2023年以降、上場企業の約3分の2が複数回にわたりコスト削減を実施してきたにもかかわらず、営業費用の削減が思うように進んでいない現実があります。人員削減は即効性のある施策とみなされがちですが、誤った判断は逆にコスト再発や業務停滞を招くリスクを高めます。

ガートナーは、戦略的に配置を見直し、予算管理者に適切な判断材料を与え、コスト再発を防止し、透明なコミュニケーションを徹底することが重要だと指摘しています。

今回は、この4つのステップを整理し、CFOや経営層が取るべきアプローチを考えます。

戦略目標に基づく削減の必要性

多くの企業では、人員削減の対象を部門横断的に均等配分する「痛みの公平性」を優先する傾向があります。しかし、ガートナーはこれを非効率と指摘し、企業戦略や収益目標に直結する部門の維持を優先すべきと述べています。

たとえば、デジタル変革が急務の業界でIT部門を一律に削減することは、中長期的に競争力を損なう恐れがあります。再採用の難易度、業務の自動化可能性、コスト競争力などを精査した上で、「どの領域を守り、どこを合理化するか」を明確に定義することがCFOに求められています。

予算管理者への適切な判断ツール提供

人員削減の実務は現場の予算管理者に委ねられるケースが多く、そこで「先入れ先出し」や「単純な勤続年数基準」といった短絡的な基準が用いられることがあります。ガートナーは、こうした方法は戦略との整合性を欠き、むしろ組織力を弱める危険があると警鐘を鳴らします。

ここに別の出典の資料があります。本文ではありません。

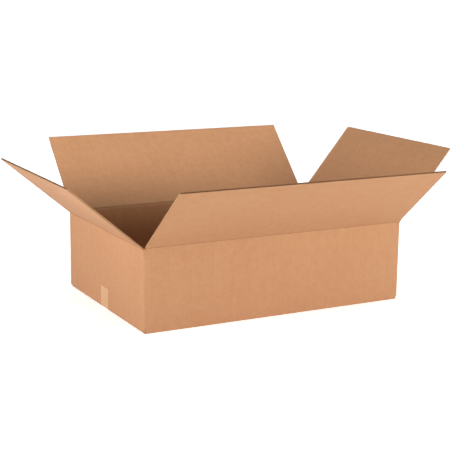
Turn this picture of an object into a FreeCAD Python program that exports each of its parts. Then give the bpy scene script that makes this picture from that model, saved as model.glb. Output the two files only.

CFOは、従業員の業務貢献度、将来の事業戦略との整合性、売上や利益への直接的な影響度を可視化するツールを提供する必要があります。これにより、感覚的な判断ではなく、データと戦略に基づいた合理的な選択が可能となります。

コスト再発を防ぐ仕組みづくり

一度人員削減を実施しても、その後に外部委託費や時間外労働の増加、さらには短期間での再雇用といった「コストの再浮上」が発生する例は少なくありません。これを防ぐには、財務部門と人事部門が協働し、削減後の業務プロセスを継続的にモニタリングする仕組みが不可欠となります。

ガートナーは、FP&A(経営企画・分析部門)が過去2年間の削減対象部門を追跡し、コストが再発していないかを確認する体制を提案しています。

透明なコミュニケーションと従業員のエンゲージメント

人員削減は従業員の士気に大きな影響を与えます。十分な説明がなければ、不安や不信感が蔓延し、残された人材の生産性低下や離職につながります。ガートナーは、CFOが人事・広報部門と連携し、削減の理由や期待される効果を明確に伝えることを強調しています。

また、会社に残る従業員、特に優秀な人材に対しては、安心感を与え、モチベーションを維持するためのコミュニケーション施策が欠かせません。短期的なコスト削減の裏で長期的な人材流出を招かないための取り組みが、組織の持続力には重要となります。

今後の展望

今回のガートナーの提言は、人員削減を「コスト削減の即効薬」と捉えるのではなく、「戦略に基づく持続的な最適化」の一環として再設計することを促しています。

今後のCFOには、財務指標だけでなく、事業戦略や従業員エンゲージメント、さらには市場環境の変化を踏まえた総合的な判断力が求められています。AIや自動化技術の活用が進むなか、単純な削減ではなく「新たな業務再編による効率化」が中長期の競争力に直結することになるでしょう。